Could you print all the entries exactly?
········
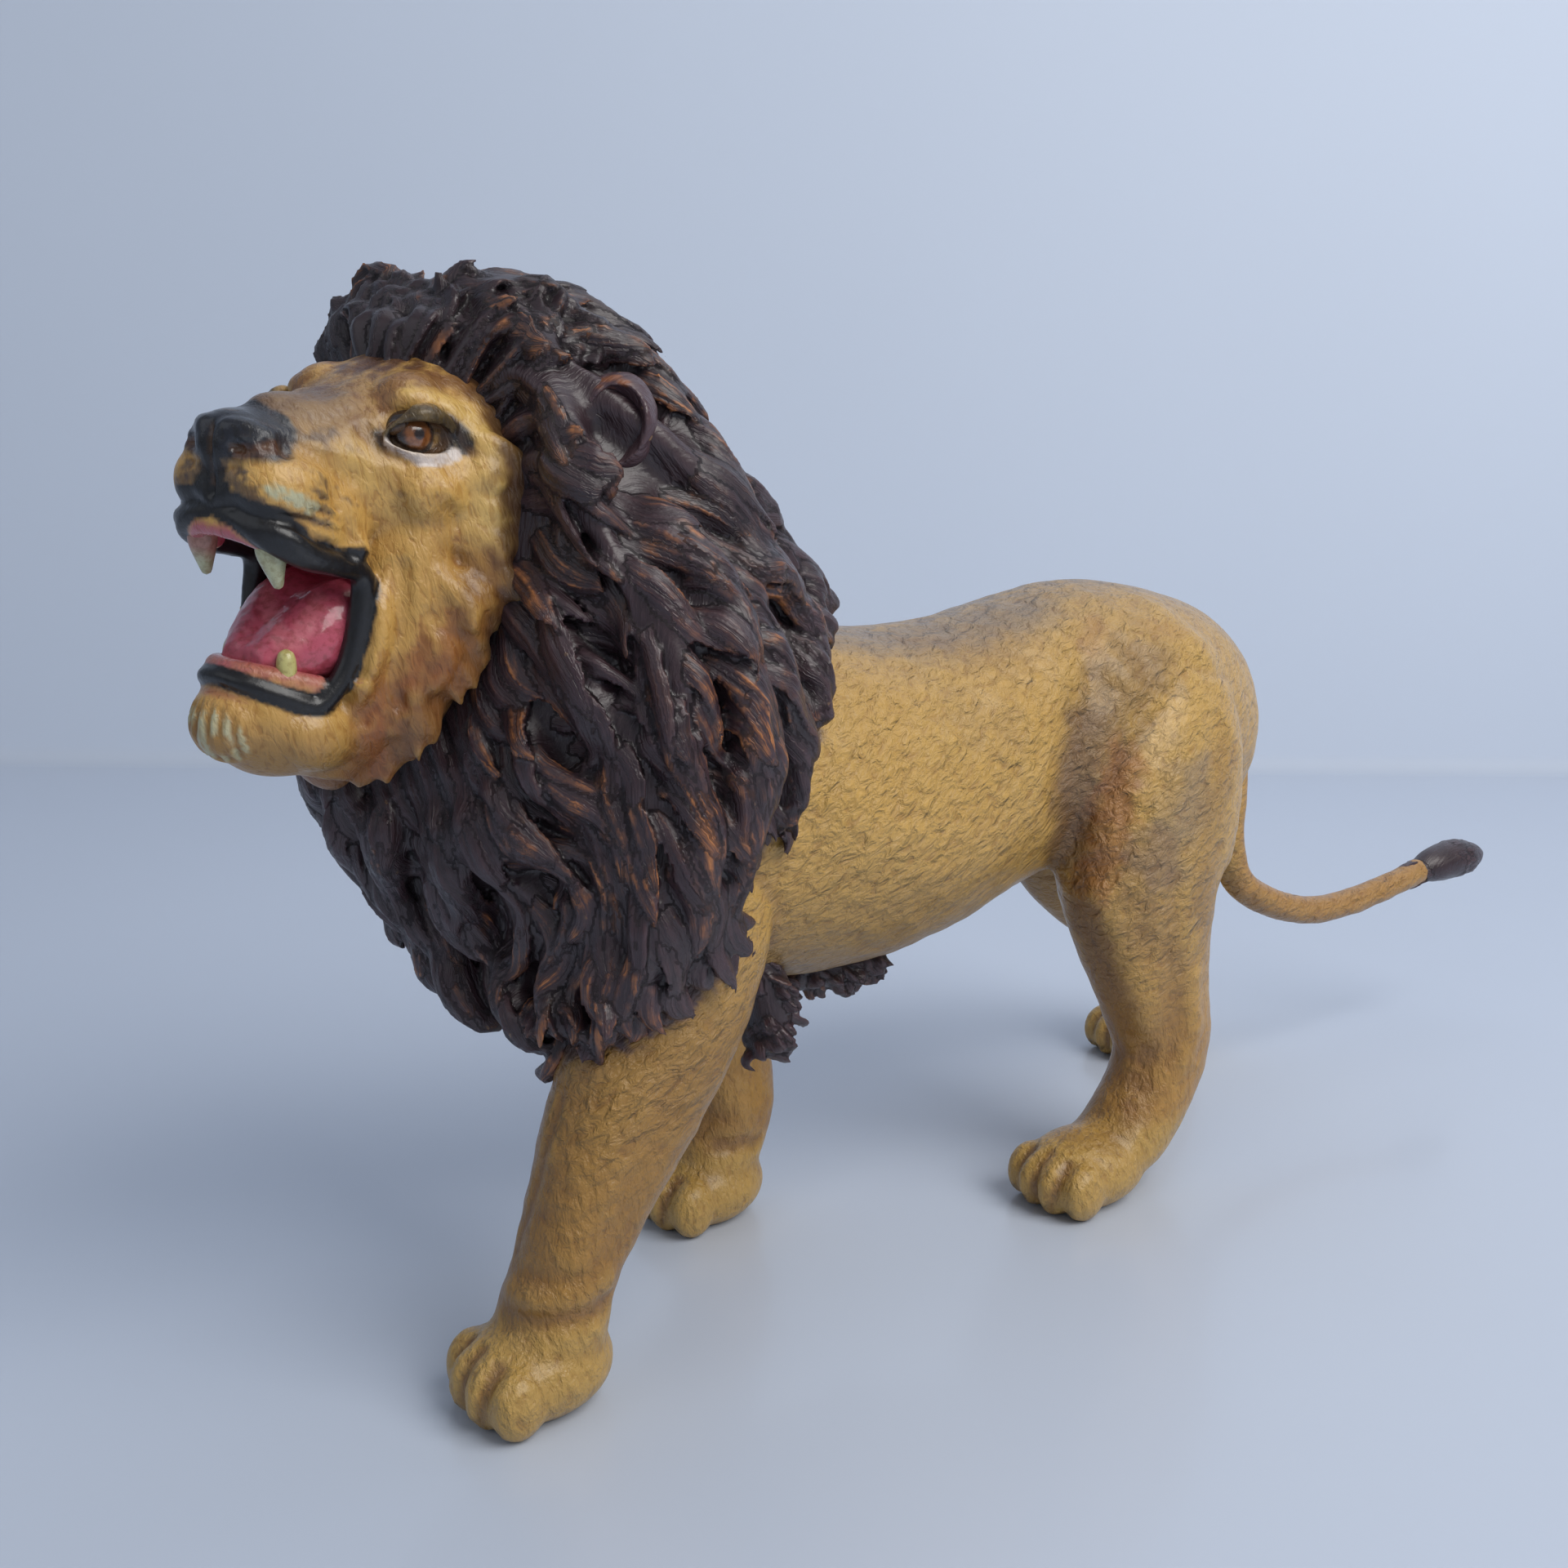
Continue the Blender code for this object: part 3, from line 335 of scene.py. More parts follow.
def noise(points, scale=1.0):
    """Smooth noise, about -1 to 1, with features of a given size."""
    points = np.asarray(points, float) / scale
    cell = np.floor(points).astype(int)
    part = points - cell
    ease = part ** 3 * (part * (part * 6 - 15) + 10)
    total = 0
    for corner in np.ndindex(2, 2, 2):
        corner = np.array(corner)
        place = (cell + corner) & 255
        pick = SCRAMBLE[(SCRAMBLE[(SCRAMBLE[place[:, 0]] + place[:, 1]) & 255] + place[:, 2]) & 255]
        value = ((part - corner) * GRADIENTS[pick]).sum(axis=1)
        weight = np.where(corner, ease, 1 - ease).prod(axis=1)
        total = total + value * weight
    return total * 1.6


def ramp(value, low, high):
    """0 at low and 1 at high, and held beyond both. low may be the larger of the two."""
    return np.clip((value - low) / (high - low), 0, 1)


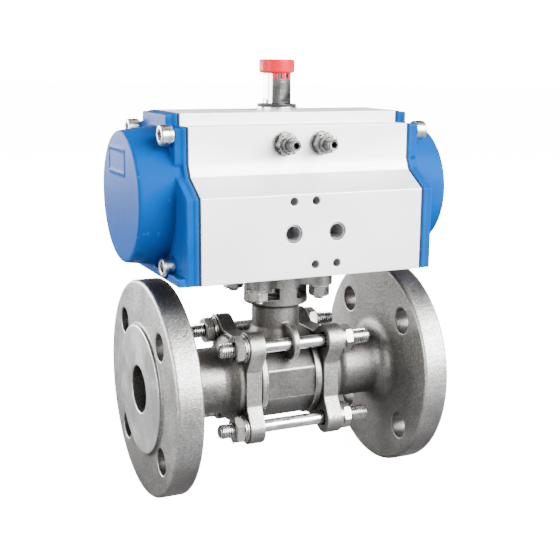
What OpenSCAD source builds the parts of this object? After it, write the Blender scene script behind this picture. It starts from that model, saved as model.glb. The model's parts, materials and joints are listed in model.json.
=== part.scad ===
// Three-piece flanged ball valve, DN25 PN16, turned by a double-acting rack-and-pinion
// pneumatic actuator. Millimetres. The origin is where the pipe axis (X) crosses the
// stem axis (Z), at the centre of the ball. The valve is drawn open, -Y is the air port side.

/* [Pipe flanges] */
// Distance between the two gasket faces
face_to_face = 156.5; // [150:0.5:165]
// Outside diameter of a flange
flange_d = 115; // [112:1:118]
// Bolt circle of a flange
flange_pcd = 85; // [82:1:88]
// Diameter of a flange bolt hole
flange_hole_d = 14; // [12:1:15]
// Thickness of a flange behind its raised face
flange_t = 14; // [12:1:15]
// Diameter of the raised gasket face
raised_d = 68; // [64:1:70]
// Height of the raised gasket face
raised_h = 2; // [1:0.5:3]

/* [Valve] */
// Bore of the pipe, the seats and the ball
bore_d = 25; // [22:1:25]
// Outside diameter of the pipe stubs
pipe_d = 35.4; // [34:0.2:38]
// Diameter of the ball
ball_d = 37; // [36.6:0.1:37]
// Length of the centre body between its two seals
body_length = 35; // [35:0.5:36]
// Distance between neighbouring tie bolts
tie_spacing = 44; // [44:0.5:46]
// Nominal thread of the tie bolts
tie_d = 8; // [8:0.5:8]
// Overall length of a tie bolt
tie_length = 87; // [86:1:92]
// Diameter of the stem in its packing
stem_d = 14; // [14:0.1:14.1]

/* [Actuator] */
// Length of the extruded cylinder body
cylinder_length = 121; // [119:1:125]
// Bore of the two pistons
piston_d = 60; // [59.5:0.1:60]
// Depth of the body over its lower part
base_width = 97.8; // [94:0.2:100]
// Depth of the body over its upper part
upper_width = 64.4; // [64:0.2:66]
// Depth of the top ridge
ridge_width = 39.6; // [38:0.2:42]
// Length of an end cap's round dome beyond its plate
dome_length = 18.2; // [16:0.1:20]
// Distance between the two stop screws
stop_spacing = 20.5; // [20.5:0.1:20.7]

/* [Rack and pinion] */
// Tooth module
tooth_module = 1.5; // [1.5:0.1:1.5]
// Number of pinion teeth
pinion_teeth = 14; // [14:1:14]

/* [Hidden] */
$fn = 96;

// Colours
casting = [0.62, 0.60, 0.57];
machined = [0.78, 0.78, 0.77];
bright = [0.88, 0.88, 0.87];
anodised = [0.90, 0.90, 0.91];
blue = [0.05, 0.36, 0.80];
red = [0.86, 0.20, 0.24];
ptfe = [0.95, 0.95, 0.93];
rubber = [0.08, 0.08, 0.09];
acetal = [0.13, 0.13, 0.14];

// Small working gaps
fit_gap = 0.05;
slide_gap = 0.08;

// Valve, along X
bore_r = bore_d / 2;
ball_r = ball_d / 2;
cavity_r = 19;
body_half = body_length / 2;
seal_t = 0.8;
joint_x = body_half + seal_t;
lobe_t = 8.8;
lobe_end_x = joint_x + lobe_t;
face_x = face_to_face / 2;
raised_x = face_x - raised_h;
flange_back_x = raised_x - flange_t;
pipe_r = pipe_d / 2;
root_fillet = 8;
edge = 1;

// Lobed end plates and tie bolts
waist_half = 24.5;
waist_flat = 9.8;
lobe_r = 8.5;
tie_half = tie_spacing / 2;
tie_hole_r = tie_d / 2 + 0.3;
tie_shank_r = 3.4;
tie_shift = 1.8;
tie_washer_t = 2;
tie_nut_t = 4.9;
tie_nut_af = 13;
tie_places = [for (y = [-1, 1], z = [-1, 1]) [y * tie_half, z * tie_half]];

// Neck, packing box and actuator pad, along Z
stem_r = stem_d / 2;
neck_r = 13;
collar_r = 17.4;
collar_low_z = 41.3;
collar_cone_h = 1.6;
window_low_z = 45;
window_top_z = 51;
cavity_floor_z = 43;
collar_inner_r = 13.4;
pad_z = 63.25;
spigot_h = 2;
ear_r = 7;
ear_loop_r = 9.6;
ear_low_z = 52.4;
mount_pcd = 50;
mount_r = mount_pcd / 2;
stud_r = 3;
stem_collar_low_z = 19.4;
stem_collar_top_z = 23.4;
thrust_top_z = 25;
packing_low_z = 30;
packing_top_z = 39;
packing_r = 10;
stem_nut_low_z = 46.2;
stem_nut_top_z = 53;
square_af = 11;
square_top_z = 74.5;
tang_w = 5.9;
slot_w = 6.2;
slot_floor_z = 13.4;

// Actuator sections, in the YZ plane
half_length = cylinder_length / 2;
bottom_z = pad_z;
shoulder_low_z = 105.3;
shoulder_high_z = 119.7;
fold_z = 113.6;
ledge_z = 137.6;
top_z = 143.5;
base_half = base_width / 2;
upper_half = upper_width / 2;
fold_half = upper_half + 2.9;
ridge_half = ridge_width / 2;
piston_z = 101.5;
piston_r = piston_d / 2;
port_z = 85.7;
port_x = 12;
port_r = 4.6;
port_depth = 12;
namur_rise = 16;
small_hole_r = 2.1;
channel_y = -40;
channel_r = 2;
cap_screw_y = 27;
cap_screw_dz = 32;
cap_screw_places = [for (y = [-1, 1], z = [-1, 1]) [y * cap_screw_y, piston_z + z * cap_screw_dz]];
gasket_t = 0.8;
cap_x = half_length + gasket_t;
plate_t = 6;
rim_t = 2;
rim_w = 0.6;
plate_x = cap_x + plate_t;
dome_x = plate_x + dome_length;
dome_base_r = 35.2;
dome_end_r = 33.2;
dome_edge_r = 1.8;
dome_wall = 4;
lip_reach = 4.3;
lip_half = 17;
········
### Final result
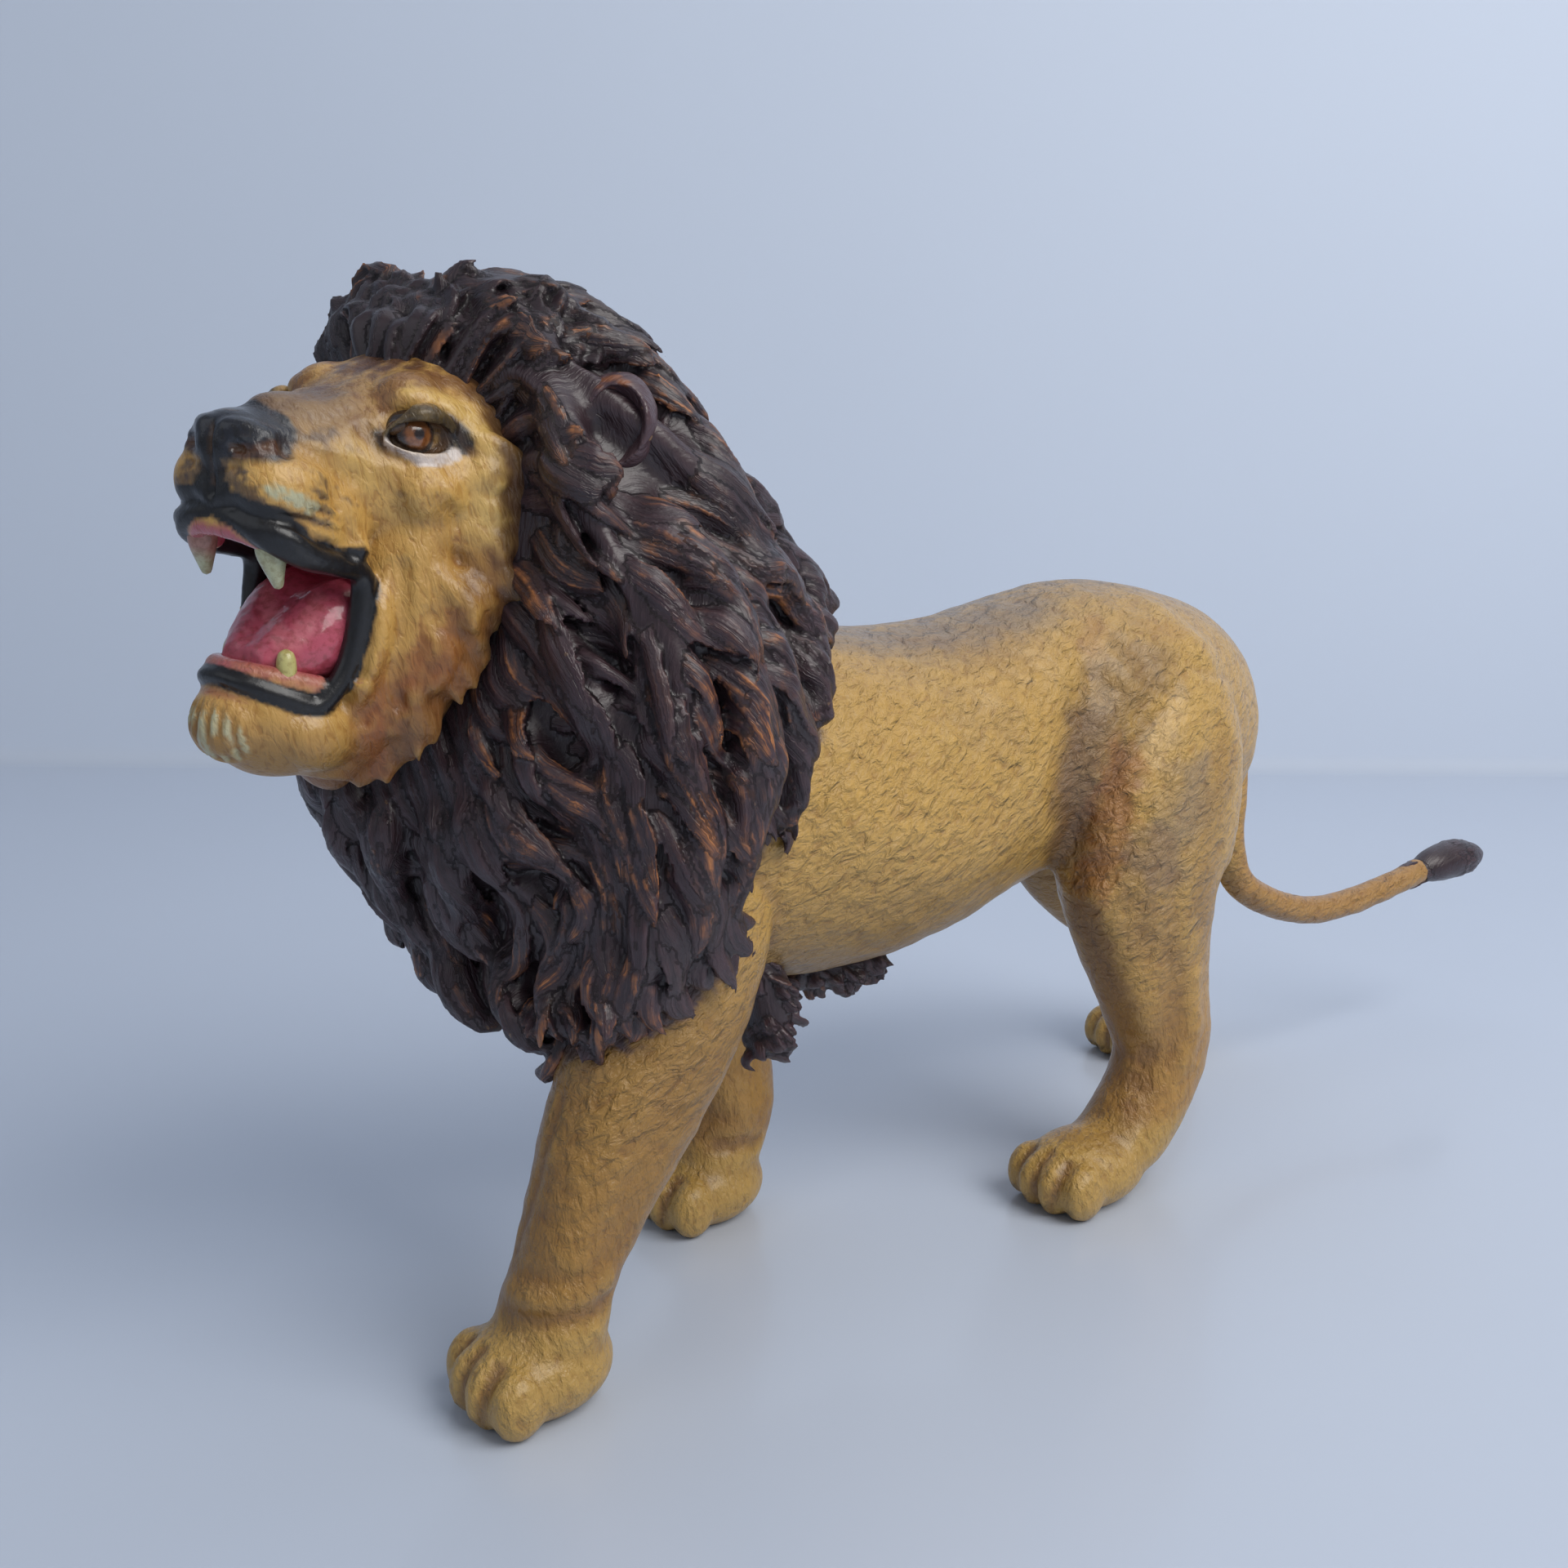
Continue the Blender code for this object: part 3, from line 335 of scene.py. More parts follow.
def noise(points, scale=1.0):
    """Smooth noise, about -1 to 1, with features of a given size."""
    points = np.asarray(points, float) / scale
    cell = np.floor(points).astype(int)
    part = points - cell
    ease = part ** 3 * (part * (part * 6 - 15) + 10)
    total = 0
    for corner in np.ndindex(2, 2, 2):
        corner = np.array(corner)
        place = (cell + corner) & 255
        pick = SCRAMBLE[(SCRAMBLE[(SCRAMBLE[place[:, 0]] + place[:, 1]) & 255] + place[:, 2]) & 255]
        value = ((part - corner) * GRADIENTS[pick]).sum(axis=1)
        weight = np.where(corner, ease, 1 - ease).prod(axis=1)
        total = total + value * weight
    return total * 1.6


def ramp(value, low, high):
    """0 at low and 1 at high, and held beyond both. low may be the larger of the two."""
    return np.clip((value - low) / (high - low), 0, 1)


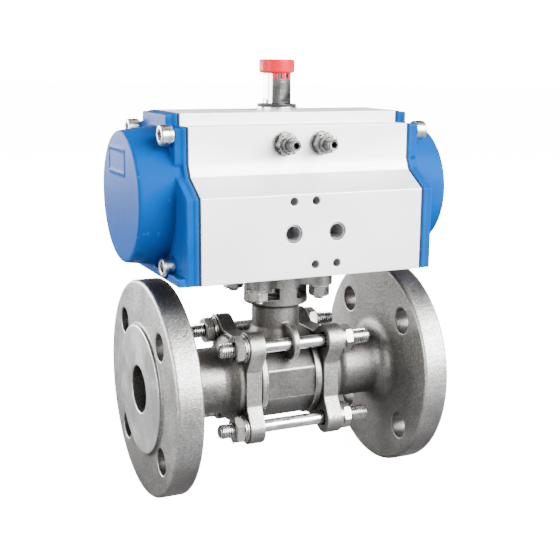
What OpenSCAD source builds the parts of this object? After it, write the Blender scene script behind this picture. It starts from that model, saved as model.glb. The model's parts, materials and joints are listed in model.json.
=== part.scad ===
// Three-piece flanged ball valve, DN25 PN16, turned by a double-acting rack-and-pinion
// pneumatic actuator. Millimetres. The origin is where the pipe axis (X) crosses the
// stem axis (Z), at the centre of the ball. The valve is drawn open, -Y is the air port side.

/* [Pipe flanges] */
// Distance between the two gasket faces
face_to_face = 156.5; // [150:0.5:165]
// Outside diameter of a flange
flange_d = 115; // [112:1:118]
// Bolt circle of a flange
flange_pcd = 85; // [82:1:88]
// Diameter of a flange bolt hole
flange_hole_d = 14; // [12:1:15]
// Thickness of a flange behind its raised face
flange_t = 14; // [12:1:15]
// Diameter of the raised gasket face
raised_d = 68; // [64:1:70]
// Height of the raised gasket face
raised_h = 2; // [1:0.5:3]

/* [Valve] */
// Bore of the pipe, the seats and the ball
bore_d = 25; // [22:1:25]
// Outside diameter of the pipe stubs
pipe_d = 35.4; // [34:0.2:38]
// Diameter of the ball
ball_d = 37; // [36.6:0.1:37]
// Length of the centre body between its two seals
body_length = 35; // [35:0.5:36]
// Distance between neighbouring tie bolts
tie_spacing = 44; // [44:0.5:46]
// Nominal thread of the tie bolts
tie_d = 8; // [8:0.5:8]
// Overall length of a tie bolt
tie_length = 87; // [86:1:92]
// Diameter of the stem in its packing
stem_d = 14; // [14:0.1:14.1]

/* [Actuator] */
// Length of the extruded cylinder body
cylinder_length = 121; // [119:1:125]
// Bore of the two pistons
piston_d = 60; // [59.5:0.1:60]
// Depth of the body over its lower part
base_width = 97.8; // [94:0.2:100]
// Depth of the body over its upper part
upper_width = 64.4; // [64:0.2:66]
// Depth of the top ridge
ridge_width = 39.6; // [38:0.2:42]
// Length of an end cap's round dome beyond its plate
dome_length = 18.2; // [16:0.1:20]
// Distance between the two stop screws
stop_spacing = 20.5; // [20.5:0.1:20.7]

/* [Rack and pinion] */
// Tooth module
tooth_module = 1.5; // [1.5:0.1:1.5]
// Number of pinion teeth
pinion_teeth = 14; // [14:1:14]

/* [Hidden] */
$fn = 96;

// Colours
casting = [0.62, 0.60, 0.57];
machined = [0.78, 0.78, 0.77];
bright = [0.88, 0.88, 0.87];
anodised = [0.90, 0.90, 0.91];
blue = [0.05, 0.36, 0.80];
red = [0.86, 0.20, 0.24];
ptfe = [0.95, 0.95, 0.93];
rubber = [0.08, 0.08, 0.09];
acetal = [0.13, 0.13, 0.14];

// Small working gaps
fit_gap = 0.05;
slide_gap = 0.08;

// Valve, along X
bore_r = bore_d / 2;
ball_r = ball_d / 2;
cavity_r = 19;
body_half = body_length / 2;
seal_t = 0.8;
joint_x = body_half + seal_t;
lobe_t = 8.8;
lobe_end_x = joint_x + lobe_t;
face_x = face_to_face / 2;
raised_x = face_x - raised_h;
flange_back_x = raised_x - flange_t;
pipe_r = pipe_d / 2;
root_fillet = 8;
edge = 1;

// Lobed end plates and tie bolts
waist_half = 24.5;
waist_flat = 9.8;
lobe_r = 8.5;
tie_half = tie_spacing / 2;
tie_hole_r = tie_d / 2 + 0.3;
tie_shank_r = 3.4;
tie_shift = 1.8;
tie_washer_t = 2;
tie_nut_t = 4.9;
tie_nut_af = 13;
tie_places = [for (y = [-1, 1], z = [-1, 1]) [y * tie_half, z * tie_half]];

// Neck, packing box and actuator pad, along Z
stem_r = stem_d / 2;
neck_r = 13;
collar_r = 17.4;
collar_low_z = 41.3;
collar_cone_h = 1.6;
window_low_z = 45;
window_top_z = 51;
cavity_floor_z = 43;
collar_inner_r = 13.4;
pad_z = 63.25;
spigot_h = 2;
ear_r = 7;
ear_loop_r = 9.6;
ear_low_z = 52.4;
mount_pcd = 50;
mount_r = mount_pcd / 2;
stud_r = 3;
stem_collar_low_z = 19.4;
stem_collar_top_z = 23.4;
thrust_top_z = 25;
packing_low_z = 30;
packing_top_z = 39;
packing_r = 10;
stem_nut_low_z = 46.2;
stem_nut_top_z = 53;
square_af = 11;
square_top_z = 74.5;
tang_w = 5.9;
slot_w = 6.2;
slot_floor_z = 13.4;

// Actuator sections, in the YZ plane
half_length = cylinder_length / 2;
bottom_z = pad_z;
shoulder_low_z = 105.3;
shoulder_high_z = 119.7;
fold_z = 113.6;
ledge_z = 137.6;
top_z = 143.5;
base_half = base_width / 2;
upper_half = upper_width / 2;
fold_half = upper_half + 2.9;
ridge_half = ridge_width / 2;
piston_z = 101.5;
piston_r = piston_d / 2;
port_z = 85.7;
port_x = 12;
port_r = 4.6;
port_depth = 12;
namur_rise = 16;
small_hole_r = 2.1;
channel_y = -40;
channel_r = 2;
cap_screw_y = 27;
cap_screw_dz = 32;
cap_screw_places = [for (y = [-1, 1], z = [-1, 1]) [y * cap_screw_y, piston_z + z * cap_screw_dz]];
gasket_t = 0.8;
cap_x = half_length + gasket_t;
plate_t = 6;
rim_t = 2;
rim_w = 0.6;
plate_x = cap_x + plate_t;
dome_x = plate_x + dome_length;
dome_base_r = 35.2;
dome_end_r = 33.2;
dome_edge_r = 1.8;
dome_wall = 4;
lip_reach = 4.3;
lip_half = 17;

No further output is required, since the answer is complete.